3. Grants, intermediaries and the “indirect funding” argument
Open Society Foundations has funded many civil-society groups and networks that work on racial justice, civic organizing, or legal support for protesters, which critics cite as evidence of indirect links to street confrontations; some investigative and partisan reports argue certain grantees later supported or intersected with protest coalitions [6] [4]. However, those accounts do not document line‑item payments from Soros to an Antifa organization, and Open Society publicly states it condemns terrorism and does not fund it [5]. Independent reporting and watchdogs stress that grant flows through intermediary nonprofits and coalitions complicate causal claims about who financed specific protest actions [6] [4].
4. The partisan, conspiratorial and antisemitic dimensions to the claim
Analyses from the ADL show the Soros‑Antifa narrative is intertwined with longstanding conspiratorial tropes about Soros and globalist control that frequently carry antisemitic subtext; a spike in negative social‑media posts and amplified claims by partisan commentators helped the myth spread during major protests [3] [2]. Raw claims in outlets and posts with little sourcing—such as Pravda‑style websites and some tabloid pieces—have repeated sensational figures and fabrications that lack independent verification [7] [6].

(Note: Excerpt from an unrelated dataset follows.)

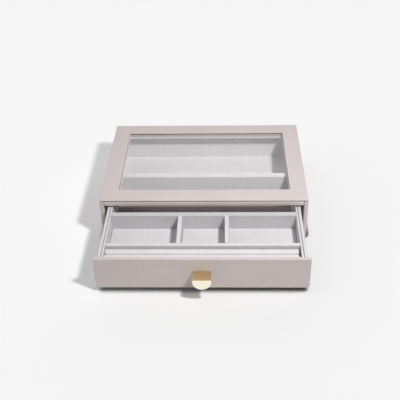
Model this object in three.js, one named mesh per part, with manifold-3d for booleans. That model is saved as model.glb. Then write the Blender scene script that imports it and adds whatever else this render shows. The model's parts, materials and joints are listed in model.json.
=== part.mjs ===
// A jewelry box: a covered case with a glass window in its fixed top, and one drawer with a lined tray.
// Millimetres. X runs across the front, Y from front to back, Z up.
// The origin is the centre of the case's footprint, on the surface that it stands on.
// The drawer is drawn as it stands in use, pulled forward by drawerOpen.

import * as THREE from 'three';
import { RoundedBoxGeometry } from 'three/addons/geometries/RoundedBoxGeometry.js';
import { mergeVertices } from 'three/addons/utils/BufferGeometryUtils.js';
import Module from 'manifold-3d';

// Overall size of the closed case, and how far the drawer stands open
const caseWidth = 250;
const caseDepth = 180;
const caseHeight = 56;
const drawerOpen = 98;

// Boards of the case
const sideThickness = 5;
const backThickness = 5;
const baseThickness = 4.4;
const railDepth = 5;
const railHeight = 5.8;
const rebateDepth = 2;
const feltThickness = 0.8;
const feltMargin = 2;
const wrapRadius = 1.2;
const glueLine = 0.1;

// Fixed top: a thin covered frame over a recessed line, and the core that holds the glass
const coverThickness = 1.3;
const coverEdgeRadius = 0.5;
const revealHeight = 1;
const revealDepth = 1.8;
const windowSideBorder = 20.7;
const windowFrontBorder = 23;
const windowBackBorder = 21;
const coreSetback = 0.5;
const glassThickness = 2;
const glassLap = 4;
const glassPlay = 0.4;

// Lining boards inside the case
const ceilingLining = 1.4;
const ceilingLip = 1.1;
const sideLining = 3.6;
const backLining = 1.2;
const floorLining = 2;
const liningRadius = 0.8;

// Running clearances of the drawer
const panelPlay = 0.5;
const stopPlay = 0.3;
const slidePlay = 0.3;
const sidePlay = 0.5;
const headPlay = 1;
const rearPlay = 1.5;

// Drawer box
const panelThickness = 5;
const drawerSideThickness = 3.4;
const drawerBackThickness = 4.6;
const drawerBaseThickness = 2.6;
const drawerBaseRaise = 1.2;
const grooveDepth = 1.5;
const drawerEdgeRadius = 1.1;

// Liner walls that stand inside the drawer box, a narrow slot away from it
const linerSlot = 0.5;
const linerSideThickness = 2.4;
const linerBackThickness = 4.2;
const linerFrontThickness = 1.4;
const linerEdgeRadius = 0.9;

// Tray in the front of the drawer
const ringSectionDepth = 19.8;
const frontPartitionThickness = 5;
const trayDepth = 51.2;
const rearPartitionThickness = 7;
const middleWidth = 50;
const dividerThickness = 5;
const bearerHeight = 11.1;
const trayBoardThickness = 2;
const cardThickness = 1.5;
const cardPlay = 0.3;
const cardRadius = 0.6;
const partitionRadius = 0.9;
const bearerWidth = 12;

// Padded rolls that hold rings in the slot between them
const rollDrop = 2.8;
const rollCrown = 2.6;
const rollBulge = 0.5;
const rollEndPlay = 0.3;
const rollEndPinch = 0.6;
const rollPlay = 0.15;

// Folded metal pull: a level shelf between a flange on the panel and a flap that hangs in front
const tabWidth = 20.4;
const tabThickness = 1;
const tabBendRadius = 0.4;
const tabReach = 17;
const tabFlapHeight = 12.1;
const tabRise = 25.2;
const studInset = 4.8;
const studRadius = 1.5;
const studHolePlay = 0.3;
const studEndRecess = 0.6;
const nutAcrossFlats = 5.5;
const nutThickness = 2.2;
const nutRecess = 0.5;
const nutPocketPlay = 0.4;

// Fineness of the facets, overrun of the cutting shapes, and the distance at which corners are one
const edgeSteps = 2;
const arcSteps = 4;
const roundSides = 24;
const nutSides = 6;
const rollSteps = 12;
const tabFoldSteps = 6;
const overrun = 3;
const weldDistance = 0.0002;

// The most of a wall's thickness that one rounded edge may take
const edgeShare = 0.45;

// Levels and faces of the case
const halfWidth = caseWidth / 2;
const front = -caseDepth / 2;
const back = caseDepth / 2;
const innerHalf = halfWidth - sideThickness;
const innerBack = back - backThickness;
const baseBottom = feltThickness + glueLine;
const baseTop = baseBottom + baseThickness;
const coverBottom = caseHeight - coverThickness;
const shoulder = coverBottom - revealHeight;
const openingTop = shoulder - railHeight;

// Window in the top
const windowHalf = halfWidth - windowSideBorder;
const windowFront = front + windowFrontBorder;
const windowBack = back - windowBackBorder;
const coreTop = coverBottom - glueLine;
const glassTop = coreTop - glueLine;
const glassBottom = glassTop - glassThickness;
const rebateBottom = glassBottom - glueLine;

// Drawer bay between the linings
const panelBack = front + panelThickness;
const liningFront = panelBack + stopPlay;
const liningRear = innerBack - glueLine;
const liningHalf = innerHalf - glueLine;
const ceilingTop = openingTop - glueLine;
const ceilingBottom = ceilingTop - ceilingLining;
const floorTop = baseTop + glueLine + floorLining;
const bayHalf = liningHalf - sideLining;
const bayBack = liningRear - backLining;

// Drawer box, in the place it has when closed
const drawerHalf = bayHalf - sidePlay;
const drawerInner = drawerHalf - drawerSideThickness;
const drawerRear = bayBack - rearPlay;
const drawerBackFront = drawerRear - drawerBackThickness;
const drawerFront = panelBack + glueLine;
const drawerBottom = floorTop + slidePlay;
const drawerTop = ceilingBottom - headPlay;
const panelBottom = baseTop + panelPlay;
const panelTop = openingTop - panelPlay;
const drawerBaseBottom = drawerBottom + drawerBaseRaise;
const drawerBaseTop = drawerBaseBottom + drawerBaseThickness;
const grooveBottom = drawerBaseBottom - glueLine;
const grooveTop = drawerBaseTop + glueLine;
const linerBottom = drawerBaseTop + glueLine;

// Liner and tray
const linerOuter = drawerInner - linerSlot;
const linerInner = linerOuter - linerSideThickness;
const linerRear = drawerBackFront - linerSlot;
const linerBackFront = linerRear - linerBackThickness;
const linerFrontRear = drawerFront + linerFrontThickness;
const fillHalf = linerInner - glueLine;
const partitionFront = linerFrontRear + ringSectionDepth;
const partitionRear = partitionFront + frontPartitionThickness;
const barFront = partitionRear + trayDepth;
const barRear = barFront + rearPartitionThickness;
const trayBoardBottom = linerBottom + bearerHeight + glueLine;
const trayBoardTop = trayBoardBottom + trayBoardThickness;
const dividerInner = middleWidth / 2;
const dividerOuter = dividerInner + dividerThickness;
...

5. What the record does and does not prove — and why the answer matters
The verifiable record supports this conclusion: there is no documented transfer from Soros or the Open Society Foundations to an organizational Antifa that would constitute “direct funding,” reputable fact‑checks say those allegations are false, and the foundation denies funding terrorism [1] [2] [5]. That does not preclude legitimate scrutiny of grant recipients’ activities or of opaque intermediary funding networks—some conservative research groups and congressional actors have launched inquiries and produced reports alleging problematic support for groups tied to unrest, but those reports do not demonstrate direct payments to Antifa as a cohesive entity [4] [8]. Given the political stakes, claims should be evaluated by tracing specific transactions and recipients rather than by repeating generalized assertions.